Roma in Ireland: A National Needs Assessment was undertaken by trained Roma peer researchers, and reveals that many Roma people live in overcrowded and vermin-infested accommodation, without running water or energy supply.

 

Moreover, the study says one in every 10 Roma does not have a kitchen, fridge or bathroom in their home in Ireland.

 

The new report is the result of collaboration between the Justice and Traveller and Roma advocacy group Pavee Point. 

 

“This document is probably the single most important piece of research carried out on the Roma community in Ireland. It reads well but does not make for easy reading,” said Garrett Byrne, principal of the Justice equality division, who launched the report at the Royal College of Surgeons in Ireland.

 

While acknowledging that delays by the State in producing a national needs assessment for the Roma community, Byrne said that “the report is stronger for it”.

 

“Meaningful engagement with the Roma community must be informed by an understanding of and communication with the community itself,” he added. “Thanks to the research done in putting this report together, we have a much better picture of the Roma community living here in Ireland.”

 

Byrne noted that about 60 percent of Roma children in this study are Irish-born and that more members of the community will become Irish citizens in the future as they “have their families here”.

 

“Literacy obviously comes up as an issue and it is an obstacle to integration with the wider community itself as well as dealing with public services,” he said. “The existing provision of Government and ESF-funded English literacy classes in urban areas where Roma communities have settled is obviously a positive and a practical step in this regard.”

 

Other key issues highlighted by the report include racial discrimination, exclusion from mainstream society, and poverty – with 50 percent of participants saying they did not always have sufficient food or fuel for cooking or heating.

 

Gabi Muntean, a Roma and community working with Pavee Point, said: “During the research I met members of my community who could not put food on the table and who were living in houses that were completely unfit for human beings.
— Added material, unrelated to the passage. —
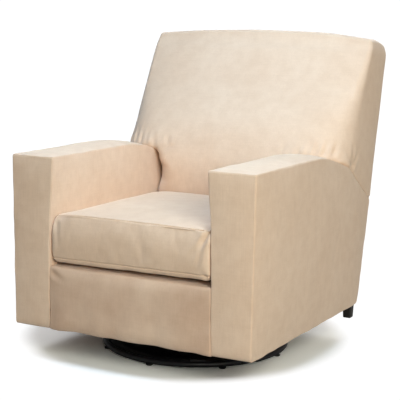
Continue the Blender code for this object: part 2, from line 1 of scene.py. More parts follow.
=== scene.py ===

It was very upsetting.

 

“It’s particularly hard to hear about the children living in overcrowded houses with rats, damp and sewerage. Some people said they did not have the basic supplies for new babies, such as nappies and baby clothes, and that children were going to school hungry and without lunch.”

 

More than four-fifths of Roma in Ireland surveyed said they had faced “discrimination in the street or a public place”, prompting Muntean to urge the Government to take “effective measures” to tackle anti-Roma racism “particularly towards Roma women”.

 

Other speakers at the launch included Anastasia Crickley of the UN Committee on the Elimination of Racial Discrimination; Emily Logan, chief commissioner of the Irish Human Rights and Equality Commission; and social policy analyst Professor Patricia Kennedy.